A few days ago I blogged about the Saltire Prize being, so far as I knew, the only government sponsored X-Prize in the world. Well it turns out that the US Army put up $3 million of prizes & it worked:

"August 18, 2009: The U.S. Army's decades long effort to develop a practical autonomous UGV (Unmanned Ground Vehicle) has succeeded. Earlier this month, two T2 vehicles equipped with sensors and control equipment, successfully passed realistic tests...

Two years ago, for the third time since 2004, the U.S. Department of Defense sponsored a race for robotic vehicles. For several decades, the U.S. Department of Defense has been trying to build a robotic vehicle. But in early 2004, the Department of Defense decided to try something different, and give enterprising civilian organizations a chance to show what they could do. DARPA (Defense Advanced Research Projects Agency) held the DARPA Grand Challenge. Put simply, the first robotic vehicle (moving completely under software control, with no human intervention) that could complete a 240 kilometer course, would get a million dollars for its designers. No one even came close. But a second Challenge, held in late 2005, yielded several finishers, and the first one picked up the million dollar prize for navigating a 212 kilometers cross country course in just under seven hours. All vehicles operated under software control, as true robots. The third "Challenge" race was held in late 2007, and had a two million dollar prize for the first vehicle to complete a 60 kilometer course through an urban environment (an abandoned air force base) in under six hours...

The DARPA Challenge races have been a bonanza in terms of advancing the state of the art for robotic vehicles. For less than $10 million in prize money and expenses, the Department of Defense has created new technology that would have otherwise cost more than $100 million, and taken a lot longer to perfect."

I hope it was a lot less than $10 million in prizes & admin expenses since it was 3 million in prizes. The non-military spin off of having such driverless vehicles seems to me to likely to proportionately match the non-billiard ball spin off when a billiard ball company put up such a prize for a substitute for elephant ivory to make balls & wound up with celluloid, the first plastic.

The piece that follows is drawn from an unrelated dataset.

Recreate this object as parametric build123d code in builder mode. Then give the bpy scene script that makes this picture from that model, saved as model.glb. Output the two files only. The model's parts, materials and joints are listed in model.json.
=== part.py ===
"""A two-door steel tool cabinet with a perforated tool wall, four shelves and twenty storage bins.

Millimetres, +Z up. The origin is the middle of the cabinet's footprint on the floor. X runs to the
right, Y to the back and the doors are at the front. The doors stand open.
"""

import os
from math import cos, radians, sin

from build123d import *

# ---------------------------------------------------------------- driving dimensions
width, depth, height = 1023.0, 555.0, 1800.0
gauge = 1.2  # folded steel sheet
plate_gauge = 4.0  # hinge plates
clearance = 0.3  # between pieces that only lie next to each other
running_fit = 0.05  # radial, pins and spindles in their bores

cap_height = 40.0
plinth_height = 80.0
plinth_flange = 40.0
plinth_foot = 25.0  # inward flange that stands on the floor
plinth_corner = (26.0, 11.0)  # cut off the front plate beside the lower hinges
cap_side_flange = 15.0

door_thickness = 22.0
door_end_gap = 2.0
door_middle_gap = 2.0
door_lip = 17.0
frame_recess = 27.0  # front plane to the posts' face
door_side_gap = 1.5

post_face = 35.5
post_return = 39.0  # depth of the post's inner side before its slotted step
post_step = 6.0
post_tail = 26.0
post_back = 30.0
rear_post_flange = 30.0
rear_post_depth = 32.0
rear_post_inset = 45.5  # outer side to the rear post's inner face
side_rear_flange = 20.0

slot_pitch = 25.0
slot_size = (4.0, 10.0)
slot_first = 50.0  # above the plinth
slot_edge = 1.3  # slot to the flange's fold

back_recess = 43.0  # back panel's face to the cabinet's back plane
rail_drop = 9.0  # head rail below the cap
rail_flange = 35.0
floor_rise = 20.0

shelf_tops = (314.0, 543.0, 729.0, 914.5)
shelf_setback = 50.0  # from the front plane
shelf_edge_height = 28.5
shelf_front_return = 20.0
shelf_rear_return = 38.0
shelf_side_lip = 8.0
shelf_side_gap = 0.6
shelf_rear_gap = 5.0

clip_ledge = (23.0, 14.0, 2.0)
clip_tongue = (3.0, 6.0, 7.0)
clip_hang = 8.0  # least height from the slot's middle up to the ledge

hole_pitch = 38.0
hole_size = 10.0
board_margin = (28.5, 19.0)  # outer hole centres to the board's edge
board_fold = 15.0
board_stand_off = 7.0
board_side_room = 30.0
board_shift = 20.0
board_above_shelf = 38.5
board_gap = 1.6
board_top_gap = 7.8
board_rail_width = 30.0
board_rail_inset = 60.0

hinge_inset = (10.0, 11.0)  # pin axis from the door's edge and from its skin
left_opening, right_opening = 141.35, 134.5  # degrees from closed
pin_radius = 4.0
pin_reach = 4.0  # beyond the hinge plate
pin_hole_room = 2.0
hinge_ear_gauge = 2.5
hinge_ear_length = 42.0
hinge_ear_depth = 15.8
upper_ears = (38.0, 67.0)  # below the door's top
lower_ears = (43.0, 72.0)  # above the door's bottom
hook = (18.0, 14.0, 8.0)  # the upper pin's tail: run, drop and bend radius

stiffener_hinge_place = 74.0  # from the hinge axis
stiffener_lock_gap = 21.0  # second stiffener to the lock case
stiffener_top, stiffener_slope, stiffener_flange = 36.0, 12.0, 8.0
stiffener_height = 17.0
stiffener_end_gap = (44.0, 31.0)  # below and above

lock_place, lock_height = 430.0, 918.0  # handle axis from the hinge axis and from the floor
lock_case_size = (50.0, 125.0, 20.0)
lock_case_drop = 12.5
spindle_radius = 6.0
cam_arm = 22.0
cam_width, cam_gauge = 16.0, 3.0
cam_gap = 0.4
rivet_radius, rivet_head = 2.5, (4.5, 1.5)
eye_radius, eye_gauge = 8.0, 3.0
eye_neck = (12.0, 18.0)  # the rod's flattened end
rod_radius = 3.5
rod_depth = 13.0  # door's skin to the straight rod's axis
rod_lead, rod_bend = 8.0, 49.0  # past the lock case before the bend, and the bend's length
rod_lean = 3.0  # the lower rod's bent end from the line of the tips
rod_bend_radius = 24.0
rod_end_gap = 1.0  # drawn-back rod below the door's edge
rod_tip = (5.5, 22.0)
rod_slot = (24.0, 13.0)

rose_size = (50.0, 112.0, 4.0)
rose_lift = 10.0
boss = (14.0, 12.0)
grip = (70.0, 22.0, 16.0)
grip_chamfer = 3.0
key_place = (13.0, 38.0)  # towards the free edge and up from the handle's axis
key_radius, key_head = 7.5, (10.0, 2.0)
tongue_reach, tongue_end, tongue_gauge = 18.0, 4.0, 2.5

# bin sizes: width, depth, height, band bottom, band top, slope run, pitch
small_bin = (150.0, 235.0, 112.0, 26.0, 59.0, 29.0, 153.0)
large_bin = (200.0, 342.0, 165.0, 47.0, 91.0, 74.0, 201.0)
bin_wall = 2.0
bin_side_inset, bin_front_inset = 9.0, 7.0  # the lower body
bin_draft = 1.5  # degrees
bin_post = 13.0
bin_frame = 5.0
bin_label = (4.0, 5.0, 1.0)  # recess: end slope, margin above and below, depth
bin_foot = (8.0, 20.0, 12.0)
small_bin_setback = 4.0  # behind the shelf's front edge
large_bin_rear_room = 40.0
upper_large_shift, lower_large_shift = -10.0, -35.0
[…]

However the principle that X-Prizes work, in this instance admitted to be something like 30 times better than conventional government funding, is even more valuable than that. I have still yet to hear anybody explaining why not - particularly when you remember that if nobody wins the prize, as happened the first year her, no payment is made.

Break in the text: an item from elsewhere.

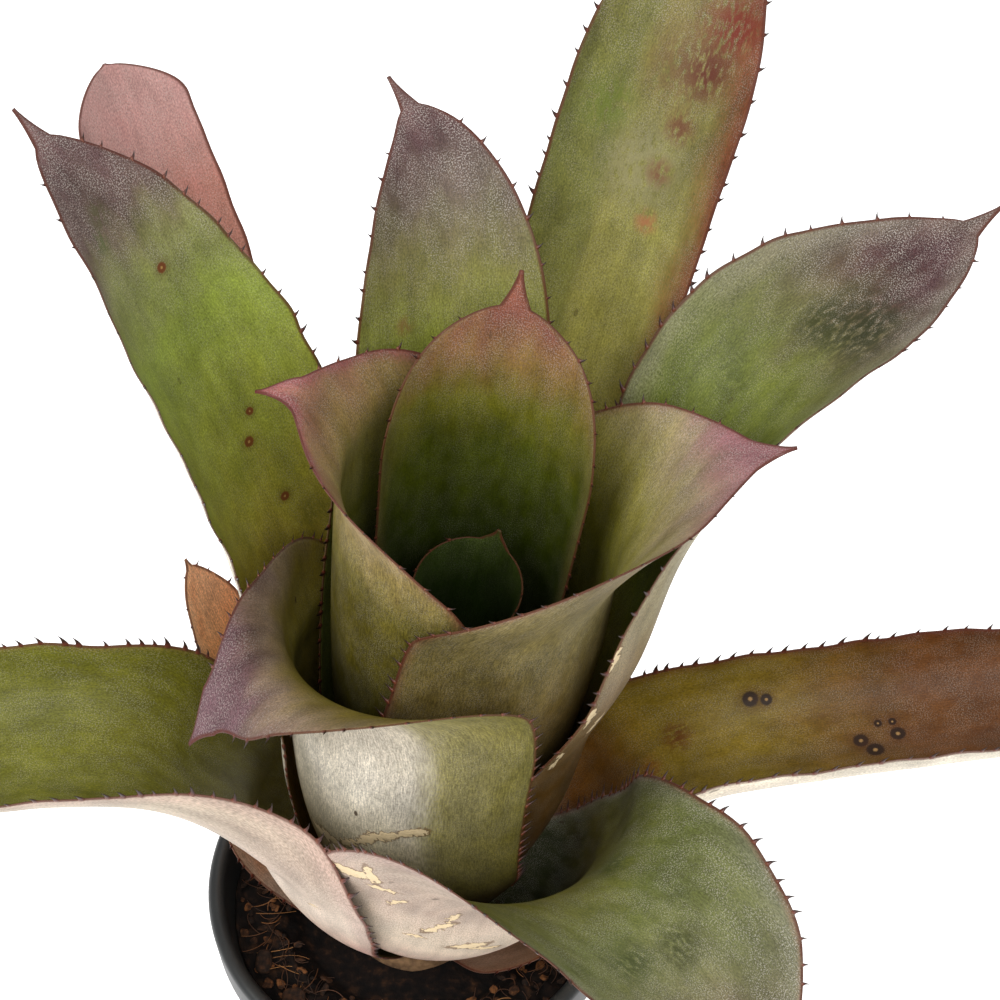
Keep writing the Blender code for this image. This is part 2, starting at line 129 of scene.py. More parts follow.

I got this story via Jerry Pournelle eh says "I have never understood why prizes are not popular. They cost almost nothing -- perhaps a million a year total to fund a commission that determines if a prize should be awarded -- and you know the total to be paid. A ten billion prize for a Lunar Colony Prize (keep 31 Americans alive and well on the Moon for 3 years and one day) would either get us a Moon Base or it would cost nothing. A reusable space ship prize of 5 billion (send the same ship to orbit 13 times in one year) would again get us a space ship or would cost nothing. We spent more than half that on the X-33 fiasco." Perhaps it is the ultimate proof of Pournelle's Law - that the prime purpose of government spending is to pay government workers & their friends & X-Prizes are devoted almost entirely to the nominal but secondary purpose of achieving results.